- Dates active: 2010–present
- Active regions: Primarily Masisi and Rutshuru Territories, North Kivu, Democratic Republic of the Congo
- Ideology: Anti-Rwanda Anti-M23 Hutu interests^{[unreliable source]}
- Status: Active
- Size: Unknown- over 15 factions
- Wars: Kivu conflict M23 campaign (2022–present);

= Nyatura =

Congolese Hutu militias

The Nyatura (Kinyarwanda for “those who hit hard”), also known as Mai-Mai Nyatura, and officially called the Collective of Movements for Change, are a group of Congolese Hutu militias that operate in the Kivu region of the Congo.

== History ==
The Nyatura were first formed in 2010. Rather than being organized as a single group, they are a group of armed factions that often cooperate with other anti-Rwandan and anti-M23 elements in the region throughout the Kivu conflict. By late 2017, around 15 separate Nyatura factions were reported to be active, some part of coalitions with other armed groups, and some independent. Like many militias in the Kivu region, they have been employed by the Congolese military to fight against other anti-government and anti-Hutu groups in Kivu, while also having committed human rights abuses, including the recruitment of child soldiers and attacks on civilians and schools.

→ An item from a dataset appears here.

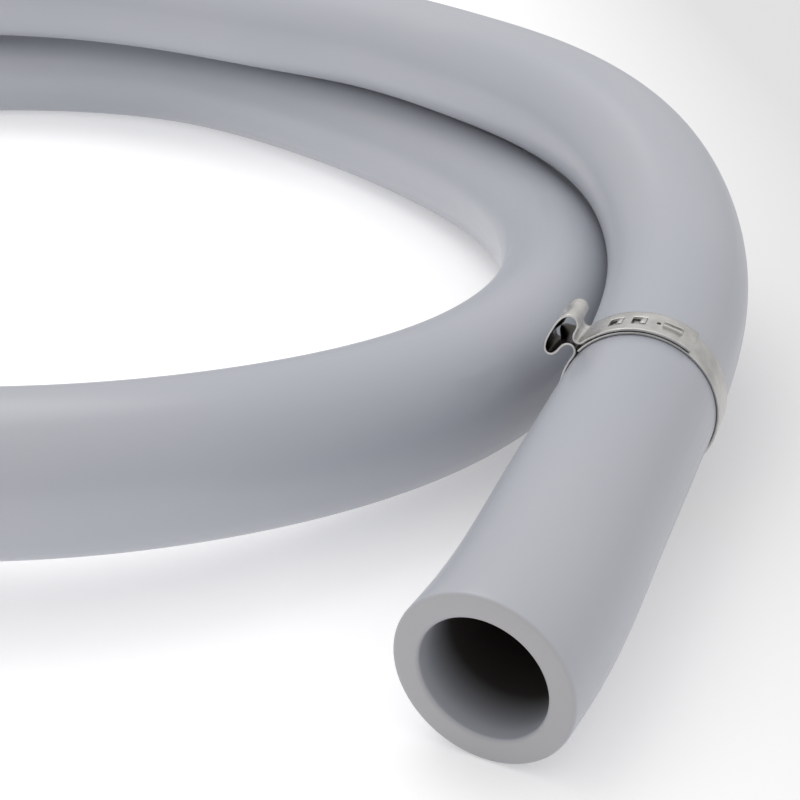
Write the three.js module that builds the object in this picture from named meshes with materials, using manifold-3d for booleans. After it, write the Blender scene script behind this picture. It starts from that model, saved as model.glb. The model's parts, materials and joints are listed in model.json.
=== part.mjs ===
// A drain hose with one ear clamp, lying in a loose coil on a flat surface.
// Millimetres, +Z up. The near mouth faces -Y, and the surface is z = 0.
import * as THREE from "three";
import { mergeVertices } from "three/addons/utils/BufferGeometryUtils.js";
import Module from "manifold-3d";

const wasm = await Module();
wasm.setup();

// Driving dimensions
const hoseDiameter = 36;
const hoseBore = 25.4;
const hoseSides = 16;
const stepLength = 25; // along the route
const jointGap = 0.3; // between two lengths of hose
const nearEndLength = 120; // the straight end, which the clamp slides on
const turnEnds = [590, 1060, 1500]; // along the hose, from the near mouth
const farEndLength = 70;

const stripThickness = 0.6;
const stripWidth = 9;
const bandRadius = 18.65; // of the strip's middle, where it lies on the hose
const overlapRadius = 19.5; // where it lies on itself
const clampFromMouth = 104.5; // from the mouth to the strip's near edge, along the hose
const clampTravel = 60; // towards the mouth
const earAngle = 138; // degrees, anticlockwise from +X, seen from the mouth
const tongueTip = 2.5; // degrees, from the ear to the strip's inner end
const overlapEnd = -84; // degrees from the ear to the strip's outer end
const earRoots = [9, -13]; // degrees from the ear, where the strip leaves the round and comes back
const arcStep = 6; // degrees between two points of a round stretch
const earSteps = 3; // between two points of the ear's line

// The ear's middle line, from the tongue side to the overlap side: across, and out from the axis.
const earLine = [
  [-1.75, 18.95],
  [-1.05, 19.5],
  [-0.75, 20.3],
  [-1.4, 21.35],
  [-3, 21.8],
  [-4.9, 21.7],
  [-6.2, 22.1],
  [-6.7, 23.1],
  [-5.9, 24.4],
  [-3.9, 25.5],
  [-0.8, 26.4],
  [2, 26.75],
  [4, 26.1],
  [4.8, 24.8],
  [4.35, 23.4],
  [3.1, 22.45],
  [1.5, 21.9],
  [0.65, 21],
  [0.6, 20.2],
  [1.15, 19.6],
  [2.5, 19.35],
];

const windows = [-28, -44]; // degrees from the ear to each window's middle
const windowLength = 3.3;
const windowWidth = 3.3;
const hookLength = 1.9;
const hookWidth = 2.6;
const guideAngle = -66.5;
const guideLength = 4.8;
const guideWidth = 2.2;
const guideHeight = 0.5; // above the middle of the overlap
const guideSlit = 0.4; // round the guide
const hookHeight = 0.25; // above the middle of the overlap
const cutMargin = 0.05; // a cut stops this far above the band below, and passes the overlap by a strip
const weldDistance = 0.001;

// The hose's middle line, from the near mouth to the far one.
const route = [
  [240.9, -153.9, 18],
  [240.9, -141.9, 18.9],
  [239.3, -121.9, 20.3],
  [236.6, -100.9, 22.2],
  [234, -79.9, 24.1],
  [231.4, -58.9, 26],
  [228.7, -37.9, 27.9],
  [224, -11.1, 32],
  [214.3, 19.5, 37.2],
  [186.5, 64.3, 47.7],
  [145.5, 100.1, 53.5],
  [98.4, 128.7, 54.5],
  [47.7, 151.3, 54.7],
  [-5.7, 166.2, 53.1],
  [-60.8, 172.2, 53.7],
  [-115.8, 167.1, 54.4],
  [-166.2, 145, 55],
  [-206.5, 107.6, 55.3],
  [-232.3, 59.1, 54.9],
  [-241, 4.9, 53.7],
  [-232.1, -49.3, 50.4],
  [-207.4, -98.4, 47.1],
  [-170.2, -138.7, 43],
  [-123.9, -168.2, 39.1],
  [-71.9, -186.1, 35.8],
  [-17.2, -192.1, 33.2],
  [37.6, -186.4, 31.5],
  [90, -169.4, 30.2],
  [137.2, -141.2, 28.4],
  [170.5, -97.9, 25.2],
  [185.4, -45.1, 21.2],
  [182.8, 9.7, 19.4],
  [163, 61, 18.4],
  [128.3, 103.6, 18.1],
  [83.9, 136.2, 18],
  [35, 161.7, 18],
  [-16.5, 181.4, 18],
  [-70.6, 192, 18],
  [-125.3, 182.5, 18],
  [-173.4, 154.7, 18],
  [-209.9, 110.9, 18],
  [-222.3, 82.9, 18],
  [-229, 54.4, 18],
];

const hoseMaterial = new THREE.MeshStandardMaterial({ color: 0xb4b7bf, roughness: 0.38 });
const steelMaterial = new THREE.MeshStandardMaterial({ color: 0xaaa69f, roughness: 0.32, metalness: 1 });

const centreLine = new THREE.CatmullRomCurve3(route.map((point) => new THREE.Vector3(...point)));
centreLine.arcLengthDivisions = 2000;
const hoseLength = centreLine.getLength();

// The lengths of hose, each from one distance along the route to another.
const farEndStart = hoseLength - farEndLength;
const lengths = {
  hose_near_end: [0, nearEndLength],
  hose_upper_turn: [nearEndLength, turnEnds[0]],
  hose_left_turn: [turnEnds[0], turnEnds[1]],
  hose_front_turn: [turnEnds[1], turnEnds[2]],
  hose_lower_turn: [turnEnds[2], farEndStart],
  hose_far_end: [farEndStart, hoseLength],
};

// One stretch of the route, as a curve of its own.
class Stretch extends THREE.Curve {
  constructor(start, end) {
    super();
    this.start = start;
    this.end = end;
  }
  getPoint(t, target = new THREE.Vector3()) {
    const distance = THREE.MathUtils.lerp(this.start, this.end, t);
    return centreLine.getPointAt(distance / hoseLength, target);
  }
}

function circle(radius) {
  const corners = [];
  for (let i = 0; i < hoseSides; i++) {
    const angle = (2 * Math.PI * i) / hoseSides;
    corners.push(new THREE.Vector2(radius * Math.cos(angle), radius * Math.sin(angle)));
  }
  return corners;
}

function hoseGeometry(start, end) {
  const section = new THREE.Shape(circle(hoseDiameter / 2));
  section.holes.push(new THREE.Path(circle(hoseBore / 2)));
  const from = start > 0 ? start + jointGap / 2 : start;
  const to = end < hoseLength ? end - jointGap / 2 : end;
  const steps = Math.ceil((to - from) / stepLength);
  return new THREE.ExtrudeGeometry(section, { steps, extrudePath: new Stretch(from, to) });
}

function toSolid(geometry) {
  geometry.deleteAttribute("normal");
  geometry.deleteAttribute("uv");
  const merged = mergeVertices(geometry, weldDistance);
  return new wasm.Manifold(
    new wasm.Mesh({
      numProp: 3,
      vertProperties: merged.attributes.position.array,
      triVerts: new Uint32Array(merged.index.array),
    }),
  );
}

function toGeometry(solid) {
  const mesh = solid.getMesh();
  const geometry = new THREE.BufferGeometry();
  geometry.setAttribute("position", new THREE.BufferAttribute(mesh.vertProperties, 3));
  geometry.setIndex(new THREE.BufferAttribute(mesh.triVerts, 1));
  geometry.computeVertexNormals();
  return geometry;
}

// In the clamp's own plane: degrees from the ear, anticlockwise seen from the mouth.
function atAngle(fromEar, radius) {
  const angle = THREE.MathUtils.degToRad(earAngle + fromEar);
  return new THREE.Vector2(radius * Math.cos(angle), radius * Math.sin(angle));
}

// In the clamp's own plane: across the ear, clockwise, and out from the axis.
function atEar(across, out) {
  const angle = THREE.MathUtils.degToRad(earAngle);
  const outward = new THREE.Vector2(Math.cos(angle), Math.sin(angle));
  const clockwise = new THREE.Vector2(outward.y, -outward.x);
  return outward.multiplyScalar(out).addScaledVector(clockwise, across);
}

function arc(startAngle, endAngle, radius) {
  const count = Math.ceil(Math.abs(endAngle - startAngle) / arcStep);
  const points = [];
  for (let i = 0; i <= count; i++) {
    points.push(atAngle(THREE.MathUtils.lerp(startAngle, endAngle, i / count), radius));
  }
  return points;
}

// The strip's middle line: from under the ear round the hose, the ear itself, the overlap.
function stripLine() {
  const ear = new THREE.SplineCurve(earLine.map(([across, out]) => atEar(across, out)));
  return [
    ...arc(tongueTip, earRoots[0] - 360, bandRadius),
    ...ear.getPoints(earSteps * (earLine.length - 1)),
    ...arc(earRoots[1], overlapEnd, overlapRadius),
  ];
}

function stripGeometry() {
  const line = stripLine();
  const sideOf = (sign) =>
    line.map((point, i) => {
      const before = line[Math.max(i - 1, 0)];
      const after = line[Math.min(i + 1, line.length - 1)];
      const along = after.clone().sub(before).normalize();
      const half = (sign * stripThickness) / 2;
      return new THREE.Vector2(point.x - along.y * half, point.y + along.x * half);
    });
  const outline = new THREE.Shape([...sideOf(1), ...sideOf(-1).reverse()]);
  const geometry = new THREE.ExtrudeGeometry(outline, { depth: stripWidth, bevelEnabled: false });
  return geometry.translate(0, 0, -stripWidth);
}

// A block that lies along the band, from one radius to another, at an angle from the ear.
function bandBlock(fromEar, length, width, innerRadius, outerRadius) {
  const place = atAngle(fromEar, (innerRadius + outerRadius) / 2);
  const block = new THREE.BoxGeometry(length, outerRadius - innerRadius, width);
  block.rotateZ(THREE.MathUtils.degToRad(earAngle + fromEar - 90));
  return toSolid(block.translate(place.x, place.y, -stripWidth / 2));
}

function clampGeometry() {
  const slotInside = bandRadius + stripThickness / 2 + cutMargin;
  const slotOutside = overlapRadius + stripThickness;
  const hookOutside = overlapRadius + hookHeight;
  const guideOutside = overlapRadius + guideHeight;
  const slitLength = guideLength + 2 * guideSlit;
  const slitWidth = guideWidth + 2 * guideSlit;
  let strip = toSolid(stripGeometry());
  for (const angle of windows) {
    strip = strip
      .subtract(bandBlock(angle, windowLength, windowWidth, slotInside, slotOutside))
      .add(bandBlock(angle, hookLength, hookWidth, bandRadius, hookOutside));
  }
  return toGeometry(
    strip
      .subtract(bandBlock(guideAngle, slitLength, slitWidth, slotInside, slotOutside))
      .add(bandBlock(guideAngle, guideLength, guideWidth, bandRadius, guideOutside)),
  );
}

function namedMesh(name, geometry, material) {
  const mesh = new THREE.Mesh(geometry, material);
  mesh.name = name;
  return mesh;
}

const hoseKit = new THREE.Group();
for (const [name, [start, end]] of Object.entries(lengths)) {
  hoseKit.add(namedMesh(name, hoseGeometry(start, end), hoseMaterial));
}

// The clamp's own X is to the right seen from the mouth, and its Z points out of the mouth.
const clamp = namedMesh("ear_clamp", clampGeometry(), steelMaterial);
const clampPlace = centreLine.getPointAt(clampFromMouth / hoseLength);
const slideEnd = centreLine.getPointAt((clampFromMouth - clampTravel) / hoseLength);
const alongHose = clampPlace.clone().sub(slideEnd).normalize();
const right = new THREE.Vector3().crossVectors(alongHose, new THREE.Vector3(0, 0, 1)).normalize();
const upward = new THREE.Vector3().crossVectors(right, alongHose);
clamp.applyMatrix4(new THREE.Matrix4().makeBasis(right, upward, alongHose.clone().negate()));
clamp.position.copy(clampPlace);
hoseKit.add(clamp);

export default hoseKit;
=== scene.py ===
import json
import math

import bmesh
import bpy
import numpy as np
from mathutils import Matrix, Vector


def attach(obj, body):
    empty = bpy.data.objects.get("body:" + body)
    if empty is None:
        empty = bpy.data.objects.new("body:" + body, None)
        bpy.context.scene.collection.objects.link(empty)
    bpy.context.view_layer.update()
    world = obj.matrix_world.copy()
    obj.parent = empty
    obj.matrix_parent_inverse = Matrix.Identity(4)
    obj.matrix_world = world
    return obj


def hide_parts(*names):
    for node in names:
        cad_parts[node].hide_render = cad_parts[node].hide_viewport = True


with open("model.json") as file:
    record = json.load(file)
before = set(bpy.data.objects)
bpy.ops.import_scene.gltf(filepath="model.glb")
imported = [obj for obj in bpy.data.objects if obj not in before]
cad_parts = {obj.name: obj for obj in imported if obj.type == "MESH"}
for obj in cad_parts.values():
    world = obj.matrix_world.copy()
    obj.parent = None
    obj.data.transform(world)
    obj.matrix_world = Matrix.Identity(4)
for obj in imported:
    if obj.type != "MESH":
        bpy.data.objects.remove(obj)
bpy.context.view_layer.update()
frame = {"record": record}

# A drain hose with one ear clamp, lying in a loose coil. Metres, +Z up, on the surface z = 0.
mm = 0.001

view = {
    "place": (0.3396, -0.3672, 0.1794),
    "pitch": 65.44,  # degrees from straight down
    "heading": 28.30,  # degrees, anticlockwise from +Y
    "lens": 72.0,
    "sensor": 36.0,
}


def addCamera():
    camera = bpy.data.objects.new("camera", bpy.data.cameras.new("camera"))
    camera.location = view["place"]
    camera.rotation_euler = (math.radians(view["pitch"]), 0, math.radians(view["heading"]))
    camera.data.lens = view["lens"]
    camera.data.sensor_width = view["sensor"]
    camera.data.clip_start = 0.01
    bpy.context.collection.objects.link(camera)
    bpy.context.scene.camera = camera


# Small helpers for node trees
def addNode(tree, kind, inputs=None, **settings):
    node = tree.nodes.new(kind)
    for name, value in settings.items():
        setattr(node, name, value)
    for key, value in (inputs or {}).items():
        socket = node.inputs[key]
        if isinstance(value, bpy.types.NodeSocket):
            tree.links.new(value, socket)
        else:
            socket.default_value = value
    return node


def spread(tree, value, low=0.0, high=1.0, start=0.0, end=1.0):
    return addNode(tree, "ShaderNodeMapRange", {0: value, 1: low, 2: high, 3: start, 4: end}).outputs[0]


def mixed(tree, share, first, second):
    first, second = [(*c, 1) if isinstance(c, tuple) else c for c in (first, second)]
    return addNode(tree, "ShaderNodeMix", {0: share, 6: first, 7: second}, data_type="RGBA").outputs[2]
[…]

Each Nyatura faction is named after their commander. Some factions, like Nyatura-Domi and Nyatura-John Love, are in a coalition with the FDLR, a Hutu-dominated rebel group- the FDLR is believed to have trained them. Nyatura-Domi and Nyatura-John Love are believed to have 150 and 100 fighters, respectively. Others operated alongside the FARDC and other anti-M23 factions during the M23 rebellion from 2012 to 2013, with some Nyatura fighters being integrated into the FARDC during that time.